LUCENT · Light-triggered Ultra-precise Carbon-enhanced phycocyanin Engineered Needles for Therapy

Skin cancer is the most common malignancy in Europe, and its incidence is rising due to UV exposure and ageing populations. While photodynamic therapy (PDT) is already used to treat non-melanoma lesions, current methods suffer from poor spatial precision, lack of feedback control, and dependence on oxygen. These limitations reduce efficacy and make treatment uncomfortable or inaccessible for many patients. In LUCENT, I aim to develop a smart, 3D-printed microneedle patch for light-activated cancer therapy. The device will combine two light-responsive materials: a natural dye (phycocyanin) that produces reactive oxygen species and provides optical feedback, with biocompatible carbon nanodots that generate mild heat to boost treatment in oxygen-poor areas. Together, they allow localised, self-regulated therapy activated by low-power red light, suitable for outpatient or home use. My project brings together photochemistry, nanomaterial design, and 3D biomedical fabrication within a unified therapeutic system.

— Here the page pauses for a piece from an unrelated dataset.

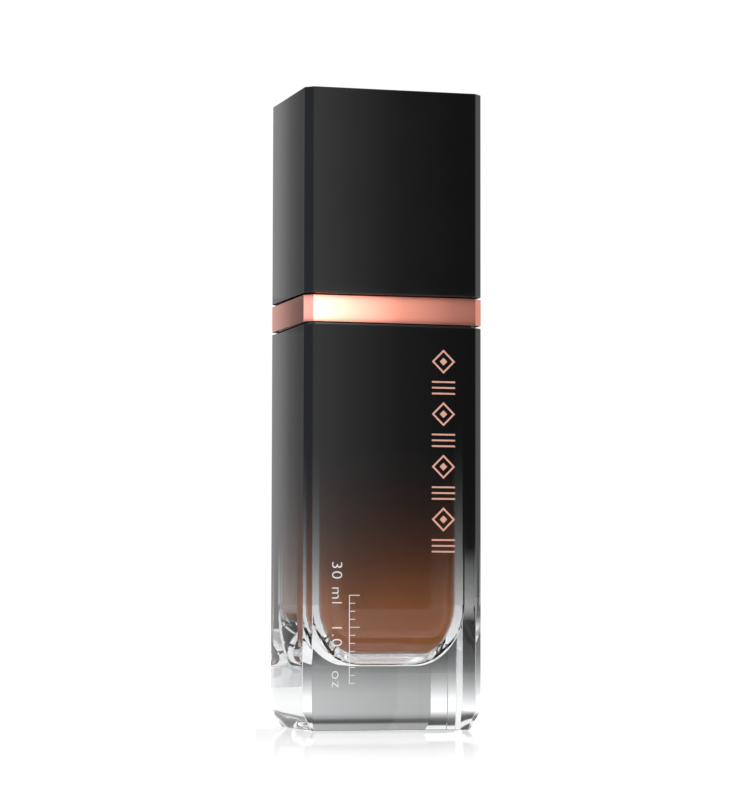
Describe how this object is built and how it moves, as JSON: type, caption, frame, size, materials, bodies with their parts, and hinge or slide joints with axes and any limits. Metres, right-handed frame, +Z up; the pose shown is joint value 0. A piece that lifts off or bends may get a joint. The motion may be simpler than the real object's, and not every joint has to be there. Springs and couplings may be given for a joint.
{
  "type": "foundation bottle",
  "caption": "Chamfered rectangular 30 ml foundation bottle: clear shell with an inner bottle and liquid, plated shoulder band, screw-on treatment pump and a pull-off cap.",
  "frame": {"origin": "middle of the base, on the surface that the bottle stands on", "axes": "+Z up through the neck and the cap, -Y out of the printed front panel, +X to the right seen from the front"},
  "size_m": [0.035, 0.028, 0.1215],
  "materials": {
    "clear_acrylic": "polished clear, sprayed with translucent black that fades out towards the base",
    "clear_inner_plastic": "moulded, glossy, clear",
    "liquid_foundation": "opaque brown liquid, wet gloss",
    "rose_gold_plating": "rose gold vacuum plating on moulded plastic, mirror bright",
    "gloss_black_plastic": "high gloss black",
    "liner_plastic": "satin moulded black",
    "white_moulded_plastic": "moulded, satin white",
    "natural_plastic": "moulded, natural, slightly translucent",
    "seal_foam": "soft closed-cell foam",
    "stainless_steel": "drawn wire and polished ball"
  },
  "bodies": {
    "bottle": {"outer_shell": "clear_acrylic", "inner_bottle": "clear_inner_plastic", "foundation_fill": "liquid_foundation", "shoulder_ring": "rose_gold_plating"},
    "pump": {"pump_housing": "natural_plastic", "stem_guide": "white_moulded_plastic", "neck_gasket": "seal_foam", "dip_tube": "natural_plastic", "return_spring": "stainless_steel"},
    "closure": {"closure": "white_moulded_plastic", "closure_cover": "rose_gold_plating"},
    "plunger": {"stem": "natural_plastic", "plunger_core": "white_moulded_plastic"},
    "piston": {"piston": "natural_plastic"},
    "head": {"actuator_core": "white_moulded_plastic", "actuator_shell": "gloss_black_plastic", "nozzle_tip": "rose_gold_plating"},
    "valve_ball": {"inlet_ball": "stainless_steel"},
    "overcap": {"overcap_shell": "gloss_black_plastic", "overcap_liner": "liner_plastic"}
  },
  "joints": [
    {"name": "cap_pull", "type": "slide", "parent": "bottle", "child": "overcap", "axis": [0, 0, 1], "range_m": [0, 0.045]},
    {"name": "pump_rise", "type": "slide", "parent": "bottle", "child": "pump", "axis": [0, 0, 1], "range_m": [0, 0.00376]},
    {"name": "closure_turn", "type": "hinge", "parent": "pump", "child": "closure", "pos_m": [0, 0, 0.09], "axis": [0, 0, 1], "range_deg": [0, 540]},
    {"name": "actuator_press", "type": "slide", "parent": "pump", "child": "plunger", "axis": [0, 0, -1], "range_m": [0, 0.004], "stiffness_N_per_m": 1500, "springref_m": -0.003, "deforming": ["return_spring"]},
    {"name": "actuator_swivel", "type": "hinge", "parent": "plunger", "child": "head", "pos_m": [0, 0, 0.105], "axis": [0, 0, 1], "continuous": true},
    {"name": "piston_slip", "type": "slide", "parent": "plunger", "child": "piston", "axis": [0, 0, 1], "range_m": [0, 0.0008]},
    {"name": "inlet_ball_lift", "type": "slide", "parent": "pump", "child": "valve_ball", "axis": [0, 0, 1], "range_m": [0, 0.001]}
  ],
  "couplings": [
    {"joint": "pump_rise", "follows": "closure_turn", "m_per_rad": 0.00039789}
  ]
}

I will combine experimental and theoretical tools to study material behaviour under light, optimise performance, and validate the patch in skin-relevant models. My background in photophysics, carbon nanodots, and polymer-based optical devices prepares me to lead this challenge. The host institution offers world-class expertise in bio-based materials and a strong track record in interdisciplinary innovation. A secondment in 3D printing will support the translational path of the project. LUCENT will help me shift from fundamental research to applied therapy, establish my independence in light-responsive materials, and contribute to decentralised cancer care in Europe.